Concrètement, que se passera-t-il ?
Dans un Espace B redécoré pour l'occasion, et après une introduction mystique, vous aurez le plaisir de voir se déchainer les furies scéniques successives de
%
(I'm not dead, sur l'album "Opel Corsa Blues")
% (prononcé pourcent) représente la part punk de l'Oeil Sourd, sa composante DIY un peu dégueulasse. Autour de %, qui beugle en agitant sa guitare, on trouve un gourou-synthétique blond en habit de soirée et deux filles, à la basse et aux toms électroniques, dont les voix se font entendre au moment les plus inattendus. Derrière les "fûts", My feet in the air, qui officie sous son propre nom sur le label et vient de publier son premier album, "Déloger l'animal", dont vous risquez d'entendre un extrait au milieu du set de %. Ca ne sera pas le Velvet Underground, ni non plus Suicide, mais ça sera presque aussi sale, étrange, branlant et sexuel.
(Lecco mio ruga, soit "lèche mes rides", telle qu'elle fut jouée au Klub il y a quelques semaines)
(Duplicata, sur "The lost opportunities to keep quiet)
Désormais doté d'une formation scénique plus complète et accompagné entre autres de notre ami et collègue Thelonius H. à la basse, Le Aids sera le Grand Défouloir de la soirée. La pop post-Blur post-lo-fi survitaminée de "Cum to get her" et les plus subtiles mais néanmoins efficaces popsongs issues de son nouvel album, "The lost opportunities to keep quiet" seront martelées avec l'énergie que l'on sait (pour avoir vu Le Aids aller au bout des possibilités de son larynx lorsqu'il jouait en formation réduite) et beuglées en chœur par l'assemblée, parce que c'est comme ça que se passe un concert de Le Aids : un trop plein d'émotion déversé sur le visage immaculé de l'establishment, et tout le monde se sent mieux ensuite.

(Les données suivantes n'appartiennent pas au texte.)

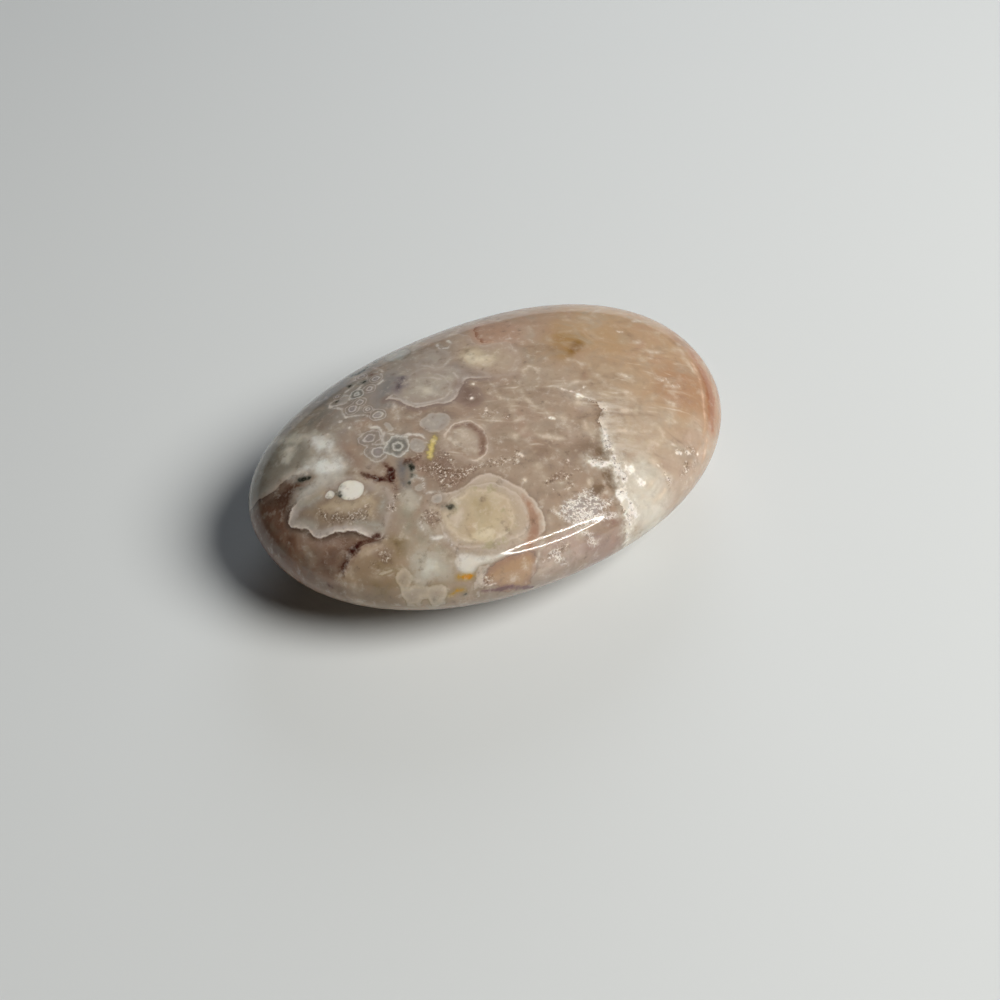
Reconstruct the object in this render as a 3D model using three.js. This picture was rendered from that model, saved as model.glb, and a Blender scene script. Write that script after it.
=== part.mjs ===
// Flower agate palm stone: one pebble of chalcedony, tumbled and polished all over. It is an
// egg-cornered oval in plan and a plump lens in section, with a small flat spot underneath
// that it rests on.
//
// Millimetres, +Z up. The origin lies on the resting face, under the middle of the stone.
// +X runs along the length, towards the broader, peach-coloured end.

import * as THREE from "three";

// Driving dimensions.
const LENGTH = 68.0;
const WIDTH = 44.2;
const FULL_THICKNESS = 20.4; // of the whole lens, before the flat spot takes a sliver off
const FLAT_SHARE = 0.32; // the flat spot's size, as a share of the plan

// How the rounded forms bulge. An exponent of 2 gives a plain ellipse; more is squarer.
const PLAN_EXPONENT = 2.15;
const SECTION_EXPONENT = 2.4;

// How the plan departs from a symmetric oval.
const EGG = 0.084; // how much wider the +X end is than the middle
const THREE_LOBE_COSINE = 0.0142; // a faint three-cornered swelling left by the grinding
const THREE_LOBE_SINE = 0.0155;

// How finely the surface is divided.
const AROUND = 96;
const RINGS_ABOVE = 17; // between the widest line and the crown
const RINGS_BELOW = 14; // between the widest line and the flat spot

// The plan's edge at an angle, for a stone one unit long and wide from the middle: a
// superellipse, swollen three times round, and widened towards +X.
function planEdge(angle) {
  const cosine = Math.cos(angle);
  const sine = Math.sin(angle);
  const oval =
    (Math.abs(cosine) ** PLAN_EXPONENT + Math.abs(sine) ** PLAN_EXPONENT) **
    (-1 / PLAN_EXPONENT);
  const swelling =
    1 +
    THREE_LOBE_COSINE * Math.cos(3 * angle) +
    THREE_LOBE_SINE * Math.sin(3 * angle);
  return new THREE.Vector2(
    oval * swelling * cosine,
    oval * swelling * sine * (1 + EGG * cosine),
  );
}

// A point of the half section at a slope angle, from -90 degrees at the bottom through 0 at the
// widest line to 90 at the crown. Its x is the share of the plan's edge and its y the height.
function sectionPoint(slope) {
  return new THREE.Vector2(
    Math.max(Math.cos(slope), 0) ** (2 / SECTION_EXPONENT),
    (FULL_THICKNESS / 2) * Math.sin(slope),
  );
}

// The half section from the middle of the flat spot, out round the widest line and up to the
// crown, as a profile for a lathe. It starts and ends on the axis.
function sectionProfile() {
  const flatSlope = -Math.acos(FLAT_SHARE ** (SECTION_EXPONENT / 2));
  const flatRim = sectionPoint(flatSlope);
  const profile = [new THREE.Vector2(0, flatRim.y), flatRim];
  for (let ring = 1; ring <= RINGS_BELOW; ring += 1) {
    profile.push(sectionPoint(flatSlope * (1 - ring / RINGS_BELOW)));
  }
  for (let ring = 1; ring < RINGS_ABOVE; ring += 1) {
    profile.push(sectionPoint((Math.PI / 2) * (ring / RINGS_ABOVE)));
  }
  profile.push(new THREE.Vector2(0, FULL_THICKNESS / 2));
  return profile;
}

// The stone's surface: the section spun into a round lens, then pushed out to the plan's edge.
function stoneGeometry() {
  const geometry = new THREE.LatheGeometry(sectionProfile(), AROUND);
  geometry.rotateX(Math.PI / 2);
  const position = geometry.getAttribute("position");
  for (let i = 0; i < position.count; i += 1) {
    const share = Math.hypot(position.getX(i), position.getY(i));
    const edge = planEdge(Math.atan2(position.getY(i), position.getX(i)));
    position.setX(i, share * edge.x * (LENGTH / 2));
    position.setY(i, share * edge.y * (WIDTH / 2));
  }
  geometry.computeBoundingBox();
  const middle = geometry.boundingBox.getCenter(new THREE.Vector3());
  geometry.translate(-middle.x, -middle.y, -geometry.boundingBox.min.z);
  geometry.computeVertexNormals();
  return geometry;
}

function polishedAgate() {
  return new THREE.MeshStandardMaterial({
    name: "polished_flower_agate",
    color: 0xa8927e,
    roughness: 0.12,
    metalness: 0,
  });
}

const stone = new THREE.Mesh(stoneGeometry(), polishedAgate());
stone.name = "palm_stone";

const part = new THREE.Group();
part.add(stone);

export default part;
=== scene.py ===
"""Flower agate palm stone on a pale floor: the stone's polished surface, its agate and the studio."""

import functools
import math
from collections import namedtuple

import bpy
import numpy as np
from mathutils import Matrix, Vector


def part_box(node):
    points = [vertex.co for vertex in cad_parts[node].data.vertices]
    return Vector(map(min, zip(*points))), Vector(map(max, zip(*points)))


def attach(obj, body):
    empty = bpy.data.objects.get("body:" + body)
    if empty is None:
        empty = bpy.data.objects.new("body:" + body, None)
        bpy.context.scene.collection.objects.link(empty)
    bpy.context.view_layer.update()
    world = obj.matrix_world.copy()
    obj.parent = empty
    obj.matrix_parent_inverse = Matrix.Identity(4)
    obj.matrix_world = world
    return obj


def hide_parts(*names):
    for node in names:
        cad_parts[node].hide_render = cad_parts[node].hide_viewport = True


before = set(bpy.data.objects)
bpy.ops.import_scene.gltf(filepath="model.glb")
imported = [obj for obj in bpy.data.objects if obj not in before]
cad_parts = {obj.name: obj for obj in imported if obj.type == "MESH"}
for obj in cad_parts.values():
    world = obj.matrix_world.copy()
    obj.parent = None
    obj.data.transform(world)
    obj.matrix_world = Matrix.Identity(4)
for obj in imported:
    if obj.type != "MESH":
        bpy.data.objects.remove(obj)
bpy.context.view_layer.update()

MM = 0.001

# The stone's form, in millimetres, as the solid has it.
LENGTH = 68.0
WIDTH = 44.2
FULL_THICKNESS = 20.4
FLAT_SHARE = 0.32
PLAN_EXPONENT = 2.15
SECTION_EXPONENT = 2.4
EGG = 0.084
THREE_LOBE_COSINE = 0.0142
THREE_LOBE_SINE = 0.0155

# Points round each ring of the skin, and rings from the flat spot to the crown.
AROUND = 400
RINGS = 220


def linear(hex_colour):
    """An sRGB hex colour as linear red, green, blue and alpha."""
    channels = [int(hex_colour[i:i + 2], 16) / 255 for i in (1, 3, 5)]
    return (*[c / 12.92 if c <= 0.04045 else ((c + 0.055) / 1.055) ** 2.4 for c in channels], 1.0)


def plan_edge(angle):
    """The plan's edge at an angle: a superellipse, swollen three times round and wider towards +X."""
    cosine, sine = np.cos(angle), np.sin(angle)
    oval = (np.abs(cosine) ** PLAN_EXPONENT + np.abs(sine) ** PLAN_EXPONENT) ** (-1 / PLAN_EXPONENT)
    swelling = 1 + THREE_LOBE_COSINE * np.cos(3 * angle) + THREE_LOBE_SINE * np.sin(3 * angle)
    along = oval * swelling * cosine * LENGTH / 2
    across = oval * swelling * sine * (1 + EGG * cosine) * WIDTH / 2
    return along, across


def stone_points(slope, angle):
    """Points of the stone: the plan's edge, drawn in by a power of the slope's cosine, at a height
    that goes with its sine."""
    share = np.maximum(np.cos(slope), 0.0) ** (2 / SECTION_EXPONENT)
    along, across = plan_edge(angle)
    height = FULL_THICKNESS / 2 * np.sin(slope)
    return np.stack(np.broadcast_arrays(share * along, share * across, height), axis=-1)


def make_skin():
    """The stone's skin: rings of points from the flat spot's rim to just under the crown, then one point in
    the middle of the flat spot and one on the crown, fitted to the solid's own box."""
    flat_slope = -math.acos(FLAT_SHARE ** (SECTION_EXPONENT / 2))
    slope = np.linspace(flat_slope, math.pi / 2, RINGS + 1)[:-1]
    angle = np.linspace(0, 2 * math.pi, AROUND, endpoint=False)
    rings = stone_points(slope[:, None], angle[None, :]).reshape(-1, 3)
    skin = np.vstack([rings, [0, 0, rings[0, 2]], [0, 0, FULL_THICKNESS / 2]])
    low_corner, high_corner = (np.array(corner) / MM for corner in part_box("palm_stone"))
    size = skin.max(axis=0) - skin.min(axis=0)
    return (skin - skin.min(axis=0)) / size * (high_corner - low_corner) + low_corner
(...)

(Santa Santa, why has thou forsaken me ?, à l'époque où le backing band de Le Aids était en mp3)
(The murder of Jackie Kennedy, sur "Brûle en bikini")

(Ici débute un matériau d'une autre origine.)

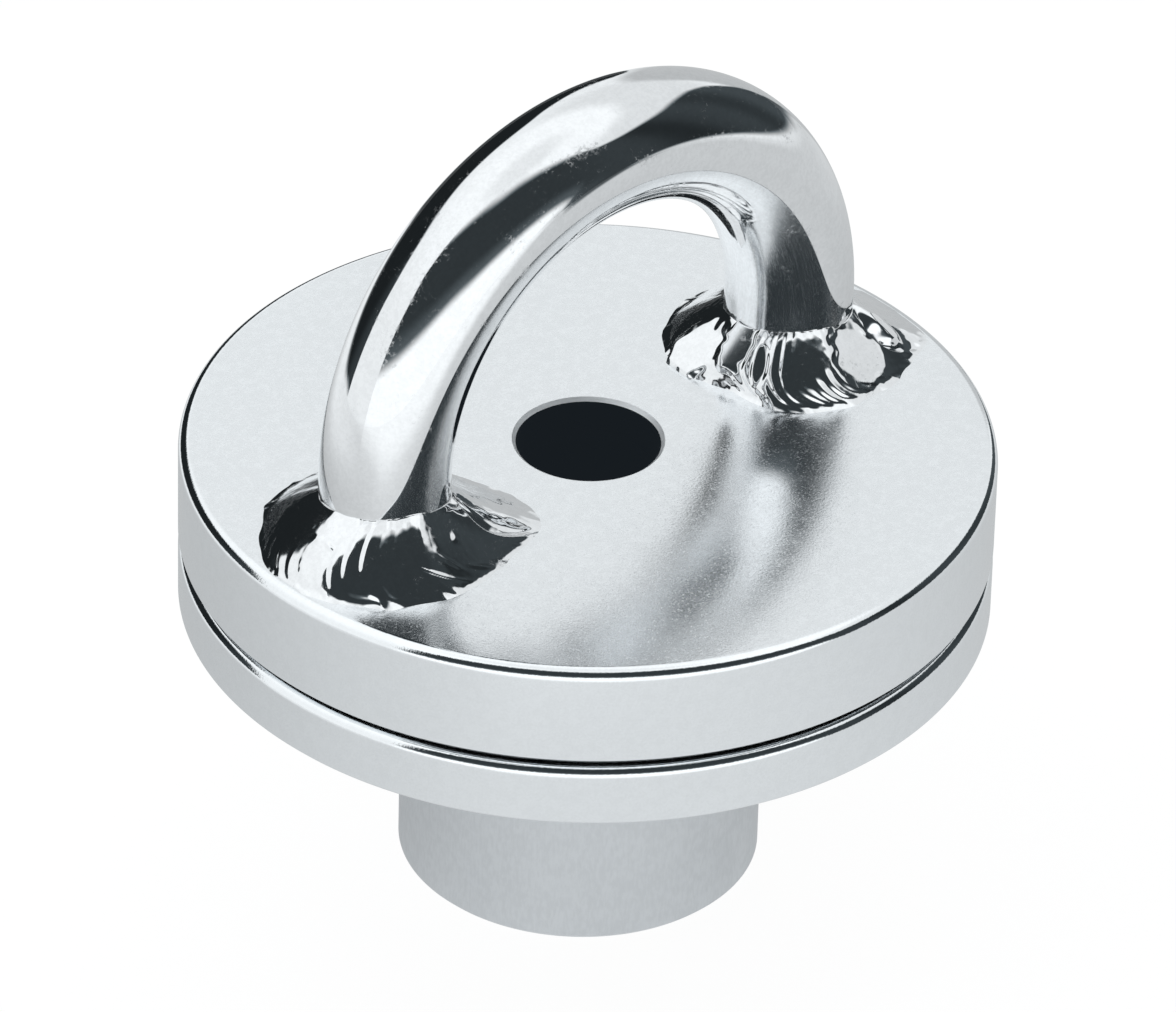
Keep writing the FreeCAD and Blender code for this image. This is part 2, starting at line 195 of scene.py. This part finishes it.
OPENING_TOPS = (
    (-180, 59), (-160, 67), (-140, 70), (-110, 70), (-90, 67), (-75, 61), (-62, 50), (-55, 39), (-45, 36),
    (-20, 36), (0, 32), (12, 23), (20, 9), (27, -9), (32, -30), (46, -30), (50, 0), (56, 7), (63, 18),
    (72, 28), (90, 30), (112, 32), (124, 28), (131, 18), (135, 2), (139, -30), (172, -30), (176, 50),
    (180, 59),
)
OPENING_SILLS = (
    (-180, 11), (-160, 15), (-140, 18), (-120, 19), (-100, 15.5), (-85, 11), (-72, 5), (-66, -2),
    (-63, -11), (-50, -6), (-30, -3.5), (-10, -4), (10, -7), (25, -12), (48, -36), (54, -33), (58, -29),
    (66, -22), (75, -14), (95, -10), (115, -9), (130, -6), (145, -6), (172, 30), (176, 42), (180, 11),
)
OPENING_LEVELS = (
    (-180, 0.045), (-75, 0.045), (-55, 0.055), (-43, 0.028), (-32, 0.05), (-20, 0.062), (-5, 0.045),
    (15, 0.08), (48, 0.018), (110, 0.018), (132, 0.05), (180, 0.045),
)
HORIZON = (
    (-180, -9), (-150, -16), (-120, -20), (-95, -21), (-80, -18), (-70, -11), (-64, -2), (-58, -5),
    (20, -9), (30, -27), (46, -30), (52, -15), (80, -12), (115, -10), (150, -5), (180, -9),
)
FLOOR_LEVELS = (
    (-180, 0.80), (-160, 0.86), (-141, 1.14), (-120, 1.04), (-100, 0.86), (-68, 0.74), (-30, 0.70),
    (20, 0.76), (44, 0.80), (52, 1.0), (80, 1.05), (120, 1.0), (150, 0.93), (180, 0.80),
)
NEAR_FLOOR_LEVELS = (  # painted shadow: the floor's glow, as the metal mirrors it, is dimmed near the object, where the object keeps the light off the floor
    (-180, 0.71), (-140, 0.80), (-100, 0.79), (-50, 0.70), (0, 0.59), (60, 0.54), (110, 0.55), (150, 0.62),
    (180, 0.72),
)
FRONT_END = (-70.0, -58.0)  # azimuths over which the studio's front, behind the camera, gives way to its side
LAMP_LEVEL = 1.22
DARK_TINT = (0.74, 0.91, 1.0, 1.0)
LIGHT_TINT = (0.957, 0.986, 1.0, 1.0)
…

Le duo le plus prolifique, prospère, et pro-expérimentation du label est composé de deux frères, d'une boite à rythmes et d'un paquet de chansons. Leur nouvel album (le 8ème si mes calculs sont bons), " The Rhythms of Concrete" vient tout juste de paraitre, faisant la part belle à un groove pas croyable affublé de sons métalliques, de samples funky, tout ça sans jamais oublier les refrains. En gros, un disque aussi proche de Ligeti que de Miles Davis. Et ils viennent le jouer coûte que coûte, quitte à y paumer un doigt ou deux, pour vous, avec du cuivre, du sitar et du rock'n roll.

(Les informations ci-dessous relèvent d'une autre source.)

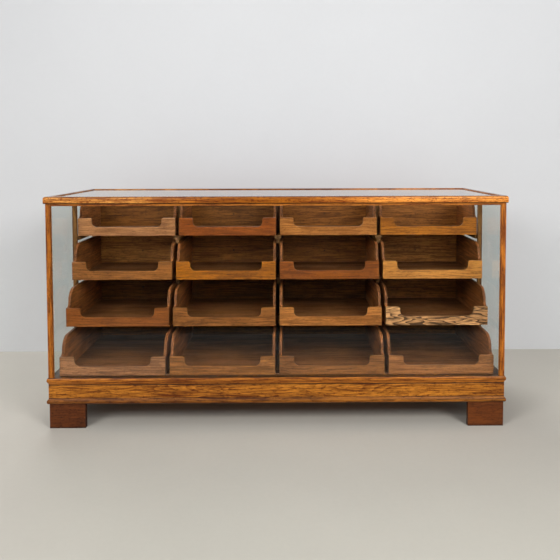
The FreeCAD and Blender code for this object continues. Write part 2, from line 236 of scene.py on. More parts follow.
# Arrises rubbed pale, found where a rounded normal leaves the true one
wearLook = {"flat": 0.98, "edge": 0.75, "patches": (38.0, 38.0, 38.0), "patchSpan": (0.38, 0.62)}


def makeEdgeWear():
    inputs = {"Place": ("Vector", None), "Amount": ("Float", 0.6), "Reach": ("Float", 0.0015)}
    tree, given, out = newGroup("edgeWear", inputs, {"Mask": "Float"})
    soft = addNode(tree, "Bevel", {"Radius": given["Reach"]}, samples=4).outputs[0]
    true = addNode(tree, "NewGeometry").outputs["Normal"]
    same = addNode(tree, "VectorMath", {0: soft, 1: true}, operation="DOT_PRODUCT").outputs["Value"]
    edge = rangeOf(tree, same, wearLook["flat"], wearLook["edge"])
    patchy = noiseOf(tree, given["Place"], wearLook["patches"], detail=3.0)
    patchy = rangeOf(tree, patchy, *wearLook["patchSpan"])
    mask = sums(tree, "MULTIPLY", edge, patchy)
    mask = sums(tree, "MULTIPLY", mask, given["Amount"], clamp=True)
    tree.links.new(mask, out["Mask"])
    return tree


# Grime and handling marks: soft dark patches, and a few small dents
grimeLook = {
    "clouds": (6.5, 6.5, 6.5), "cloudSpan": (0.48, 0.78), "dents": (70.0, 70.0, 70.0),
    "dentSpan": (0.72, 0.78),
}


def makeGrime():
    inputs = {"Place": ("Vector", None), "Amount": ("Float", 0.3)}
    tree, given, out = newGroup("grime", inputs, {"Mask": "Float", "Dents": "Float"})
    clouds = noiseOf(tree, given["Place"], grimeLook["clouds"], detail=4.0, roughness=0.62)
    clouds = rangeOf(tree, clouds, *grimeLook["cloudSpan"])
    dents = noiseOf(tree, given["Place"], grimeLook["dents"], detail=1.0)
    dents = rangeOf(tree, dents, *grimeLook["dentSpan"])
    mask = sums(tree, "MULTIPLY", sums(tree, "ADD", clouds, dents), given["Amount"], clamp=True)
    tree.links.new(mask, out["Mask"])
    tree.links.new(dents, out["Dents"])
    return tree


oakGrain = makeOakGrain()
edgeWear = makeEdgeWear()
grime = makeGrime()

directions = {"X": Vector((1, 0, 0)), "Y": Vector((0, 1, 0)), "Z": Vector((0, 0, 1))}
# Turns that bring a board's own grain direction onto X
grainTurn = {"X": (0, 0, 0), "Y": (0, 0, -math.pi / 2), "Z": (0, math.pi / 2, 0)}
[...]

Une fois les ébats terminés, vos gorges dévastées par les hurlements et vos oreilles ravagées par les guitares et les applaudissements, il ne vous restera plus qu'à vous délester de quelques menus euros au stand de merchandising spécialement conçu pour l'occasion, où vous pourrez dégoter non seulement les disques des trois groupes présents, mais aussi les dernières productions de Treik Deeperheit, Dan McHee, et aussi le sampler de l'Oeil Sourd, une compilation rassemblant le meilleur des artistes du label, et il y aura aussi, clou du spectacle des posters signés Jarvis Glasses à s'arracher, en plus des flyers et stickers gratuits qui seront disponibles. Après quoi, une ou plusieurs gigantesques fiestas seront organisées. A vous de voir si vous nous accompagnez.